Much fanfare was made about the Higgs boson when this elusive particle was discovered in 2012. Although it was touted as giving ordinary matter mass, interactions with the Higgs field only generate about 1% of ordinary mass. The other 99% comes from phenomena associated with the strong nuclear force, the fundamental force that binds smaller particles called quarks into larger particles called protons and neutrons that comprise the nucleus of the atoms of ordinary matter.

more…

> Although it was touted as giving ordinary matter mass, interactions with the Higgs field only generate about 1% of ordinary mass. The other 99% comes from phenomena associated with the strong nuclear force.

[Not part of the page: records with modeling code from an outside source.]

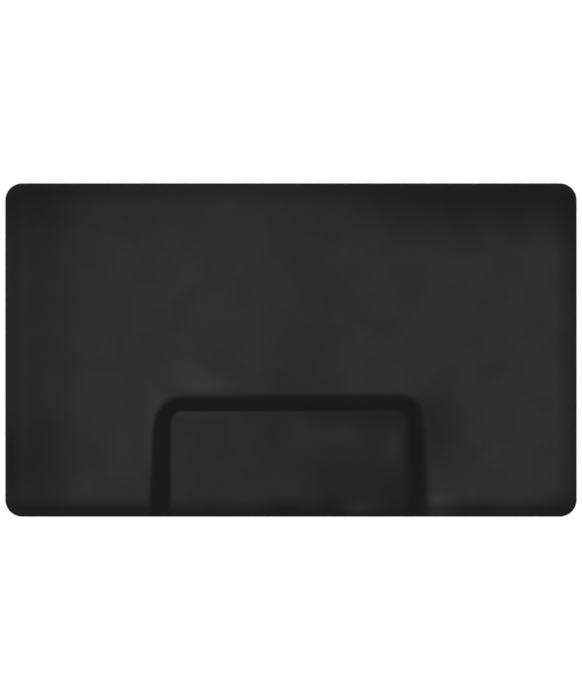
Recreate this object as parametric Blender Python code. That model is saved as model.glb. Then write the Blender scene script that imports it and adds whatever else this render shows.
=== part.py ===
"""An anti-fatigue floor mat for a salon styling chair, with a recess for the front half of the chair's
square base plate.

Four bonded layers: a grip backing on the floor, a thin firm foam sheet, a thick soft foam slab that is
notched round the recess, and a vinyl cover formed over all of it and welded to the backing at the rim.
+Z is up, +X runs along the mat's long side, and the recess opens towards -Y. The origin is the centre
of the underside, on the floor. Lengths are in metres.
"""

import math

import bmesh
import bpy

MM = 0.001
INCH = 0.0254

# The whole mat.
LENGTH = 60 * INCH
DEPTH = 35 * INCH
THICKNESS = 22 * MM
CORNER_RADIUS = 45 * MM

# The edge all round, which rises from a thin upright rim in one long arc.
RIM_HEIGHT = 3.2 * MM
EDGE_WIDTH = 65 * MM
EDGE_ANGLE = 2 * math.atan((THICKNESS - RIM_HEIGHT) / EDGE_WIDTH)  # at the rim
EDGE_RADIUS = EDGE_WIDTH / math.sin(EDGE_ANGLE)
EDGE_STEPS = 8
CORNER_TIGHTENING = 0.5  # how much of an inset comes off the corner radius

# The chair recess, cut in from the front edge.
CHAIR_BASE = 24 * INCH
BASE_CLEARANCE = 11 * MM  # on each side of the chair's base plate
RECESS_WIDTH = CHAIR_BASE + 2 * BASE_CLEARANCE
RECESS_DEPTH = 285 * MM
RECESS_HEIGHT = 7 * MM  # the recess floor above the ground
RECESS_RADIUS = 35 * MM
WALL_ANGLE = math.radians(21.5)
SHOULDER_RADIUS = 60 * MM  # rounding where a wall turns into the level top
SHOULDER_STEPS = 5
WALL_FLARE = 0.28  # how much wider the side walls' slopes are at the front edge than at the back

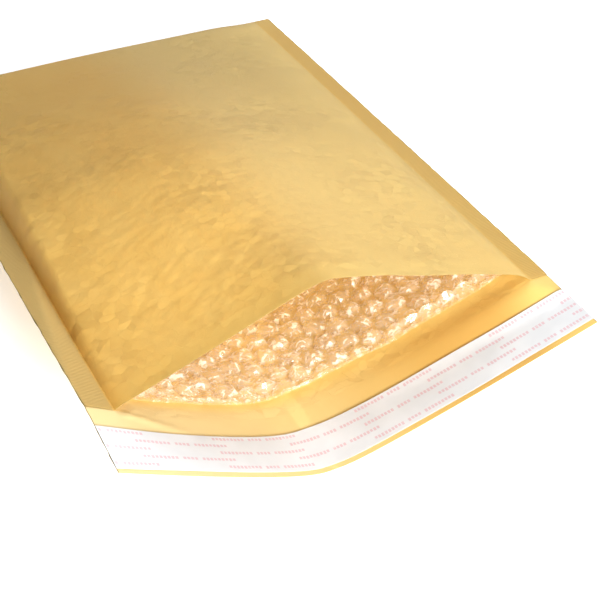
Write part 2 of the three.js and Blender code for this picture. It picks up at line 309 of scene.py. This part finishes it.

I knew that the strong force made a major contribution to particle rest masses, but I hadn’t realised that that the percentage was that high.

This needs checking.
Up quark mass 2.0 MeV
Down quark mass 4.8 MeV
Proton mass 938 MeV
Neutron mass 940 MeV
A proton is 2 ups and a down, so the Higgs gives it a mass of 8.8 MeV
A neutron is 2 downs and an up, so the Higgs gives it a mass of 11.6 Mev

The strong force accounts for the rest,
which is (939-8.8)/938 = 99.2% of a proton’s mass
and (940-11.6)/940 = 98.8% of a neutron’s mass
So on Earth, with roughly equal numbers of protons an neutrons, it averages out to about 99%.

Which is just what they said.

> This is because the quarks gather a cloud of gluons, the particle that carries the strong force, as they move across larger distances. The mass-generating effect of this cloud accounts for most of the mass in the universe – without this additional mass, the textbook mass of quarks can only account for about 1% of the mass of protons and neutrons. The other 99% comes from this acquired mass.

I should have realised that. But it also makes sense to say that protons and neutrons gather clouds of mesons – quark-antiquark pairs – which is how I think of it. Yukawa coupling.

> “If gluons remained massless at long range, strong force coupling would keep growing unchecked,” Deur said. “Our measurements show that strong force coupling becomes constant as the distance probed gets larger, which is a sign that gluons have acquired mass through the same mechanism that gives 99% of mass to the proton and the neutron.”

That’s new! I had heard that the strong force coupling grows unchecked at long range. So I was wrong there.

> These results also help verify new ways to solve equations for quantum chromodynamics (QCD)

Yes. It would.

> the flattening of the strong force coupling at large distances provides evidence that physicists can apply a new, cutting-edge technique called Anti-de Sitter/Conformal Field Theory (AdS/CFT) duality. The AdS/CFT technique allows physicists to solve equations non-iteratively, which can help with strong force calculations at large distances where iterative methods fail.

Oh, nice.

I know the iterative methods and was aware that they did fail.